The frame size is 20.5 inches – that’s from the centre of the pedal axle to the top of the seat tube (ie add around 3 or 4 inches for saddle and compare your inside leg measurement)

Being an ‘upsloper’ means it’s easier to get your leg over the crossbar.

WHEELS & TYRES: Single-tube tyres are no longer available. Original ones, being over 100 years old, are only suitable for display purposes rather than riding. So my friend rebuilt the wheels so that modern pneumatic tyres can be used. I will advertise this Peugeot for sale, and I’ll supply a pair of new old-style 28 x 1 1/2 tyres and inner tubes with it.

This Peugeot is very well preserved. It’s interesting that it has mudguards; although they were featured in catalogues of the time, they were usually discarded by riders because they added to the weight of a bicycle – remember that bicycles of this era were fixed-wheel machines, so this Peugeot would have originally had to be pushed uphill, and ridden slowly downhill.

My friend also installed a freewheel hub, so no uphill pushing is required! This is therefore a very practical machine for riding.

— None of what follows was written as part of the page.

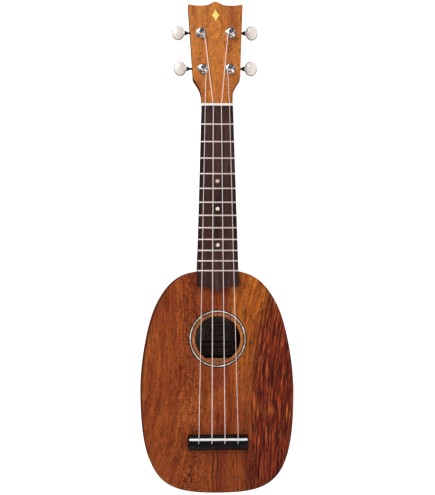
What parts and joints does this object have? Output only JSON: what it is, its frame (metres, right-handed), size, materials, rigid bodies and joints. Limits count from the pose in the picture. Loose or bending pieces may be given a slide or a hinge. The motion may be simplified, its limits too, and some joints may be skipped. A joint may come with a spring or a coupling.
{
  "type": "ukulele",
  "caption": "Soprano ukulele with a pineapple-shaped koa body, round soundhole, slotted bridge, tilted headstock and geared tuners that turn.",
  "frame": {"origin": "centre of the instrument's footprint, on the flat back, with the instrument lying on its back", "axes": "+Y from the tail to the headstock, +X to the treble side, +Z out of the soundboard"},
  "size_m": [0.1604, 0.5216, 0.0685],
  "materials": {
    "koa_top": "clear satin lacquer over figured koa",
    "koa": "clear satin lacquer over koa",
    "koa_veneer": "clear satin lacquer over koa",
    "neck_wood": "clear satin lacquer over mahogany",
    "inner_wood": "bare sanded wood",
    "rosewood": "oiled, open grain",
    "bridge_wood": "oiled, polished",
    "fret_metal": "polished nickel silver",
    "pearl": "pearl sheen",
    "bone": "polished",
    "chrome": "mirror",
    "die_cast": "plated, satin",
    "shaft_steel": "plated, polished",
    "button_pearloid": "polished pearloid",
    "string_nylon": "clear, glossy",
    "paper": "matt",
    "gold_inlay": "polished"
  },
  "bodies": {
    "root": {"soundboard": "koa_top", "back_plate": "koa", "rim": "koa", "top_lining": "inner_wood", "back_lining": "inner_wood", "neck_block": "inner_wood", "tail_block": "inner_wood", "upper_top_brace": "inner_wood", "lower_top_brace": "inner_wood", "upper_back_brace": "inner_wood", "lower_back_brace": "inner_wood", "bridge_plate": "inner_wood", "label": "paper", "rosette_ring": "pearl", "neck": "neck_wood", "fingerboard": "rosewood", "fret_01": "fret_metal", "fret_02": "fret_metal", "fret_03": "fret_metal", "fret_04": "fret_metal", "fret_05": "fret_metal", "fret_06": "fret_metal", "fret_07": "fret_metal", "fret_08": "fret_metal", "fret_09": "fret_metal", "fret_10": "fret_metal", "fret_11": "fret_metal", "fret_12": "fret_metal", "position_dot_5": "pearl", "position_dot_7": "pearl", "position_dot_10": "pearl", "nut": "bone", "bridge": "bridge_wood", "saddle": "bone", "string_g": "string_nylon", "string_c": "string_nylon", "string_e": "string_nylon", "string_a": "string_nylon", "headstock_veneer": "koa_veneer", "headstock_emblem": "gold_inlay", "tuner_housing_g": "die_cast", "post_bushing_g": "chrome", "tuner_housing_c": "die_cast", "post_bushing_c": "chrome", "tuner_housing_e": "die_cast", "post_bushing_e": "chrome", "tuner_housing_a": "die_cast", "post_bushing_a": "chrome"},
    "knob_g": {"worm_shaft_g": "shaft_steel", "tuner_button_g": "button_pearloid"},
    "post_g": {"string_post_g": "chrome"},
    "knob_c": {"worm_shaft_c": "shaft_steel", "tuner_button_c": "button_pearloid"},
    "post_c": {"string_post_c": "chrome"},
    "knob_e": {"worm_shaft_e": "shaft_steel", "tuner_button_e": "button_pearloid"},
    "post_e": {"string_post_e": "chrome"},
    "knob_a": {"worm_shaft_a": "shaft_steel", "tuner_button_a": "button_pearloid"},
    "post_a": {"string_post_a": "chrome"}
  },
  "joints": [
    {"name": "knob_g_turn", "type": "hinge", "parent": "root", "child": "knob_g", "pos_m": [-0.01435, 0.18878, 0.03195], "axis": [-1, 0, 0], "continuous": true},
    {"name": "post_g_turn", "type": "hinge", "parent": "root", "child": "post_g", "pos_m": [-0.01435, 0.1866, 0.04984], "axis": [0, 0.2164, 0.9763], "continuous": true, "deforming": ["string_g"]},
    {"name": "knob_c_turn", "type": "hinge", "parent": "root", "child": "knob_c", "pos_m": [-0.0158, 0.22784, 0.02329], "axis": [-1, 0, 0], "continuous": true},
    {"name": "post_c_turn", "type": "hinge", "parent": "root", "child": "post_c", "pos_m": [-0.0158, 0.22566, 0.04118], "axis": [0, 0.2164, 0.9763], "continuous": true, "deforming": ["string_c"]},
    {"name": "knob_e_turn", "type": "hinge", "parent": "root", "child": "knob_e", "pos_m": [0.0158, 0.22784, 0.02329], "axis": [1, 0, 0], "continuous": true},
    {"name": "post_e_turn", "type": "hinge", "parent": "root", "child": "post_e", "pos_m": [0.0158, 0.22566, 0.04118], "axis": [0, 0.2164, 0.9763], "continuous": true, "deforming": ["string_e"]},
    {"name": "knob_a_turn", "type": "hinge", "parent": "root", "child": "knob_a", "pos_m": [0.01435, 0.18878, 0.03195], "axis": [1, 0, 0], "continuous": true},
    {"name": "post_a_turn", "type": "hinge", "parent": "root", "child": "post_a", "pos_m": [0.01435, 0.1866, 0.04984], "axis": [0, 0.2164, 0.9763], "continuous": true, "deforming": ["string_a"]}
  ],
  "couplings": [
    {"joint": "post_g_turn", "follows": "knob_g_turn", "ratio": 0.071429},
    {"joint": "post_c_turn", "follows": "knob_c_turn", "ratio": 0.071429},
    {"joint": "post_e_turn", "follows": "knob_e_turn", "ratio": -0.071429},
    {"joint": "post_a_turn", "follows": "knob_a_turn", "ratio": -0.071429}
  ]
}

1895 was the final year of the ‘upsloper’ style of bicycle; in the following year a lightweight diamond frame was introduced, which meant that upslopers would soon become obsolete. So, in 1896, many of the larger bicycle manufacturers sold their stock of this style of bike as fast as they could at discount prices. However, not everyone would have been aware of the latest developments in bicycle design. Richer cycle enthusiasts who lived in cities would have been aware of new bicycle fashions and styles, but in rural areas news did not travel so fast and, in this era, newspapers did not provide many articles on cycling. So another strategy, favoured by Peugeot and other French companies, was to establish many more shops around the country, where they could still market the older style of bicycle for the local population.

In Great Britain, manufacturers had similar issues as styles became outdated, but British companies solved the problem by exporting such models to the Commonwealth countries.

 

 

 

Year by year through the 1890s, bicycle frame design evolved until, in 1896, the diamond frame with which we are familiar today became the dominant style.

According to the Peugeot company website, in the early 1890s the catalogue illustrated 32 models, and they manufactured around 10,000 machines a year.

 

 

As you can see from these 1894 Peugeot catalogue illustrations, the ‘Militaire’ model (above) was essentially the style we’d describe in Britain as an 1893/1894 ‘upsloper’ safety, while the Populaire model (below) was the previous style of safety prevalent in 1891/1892.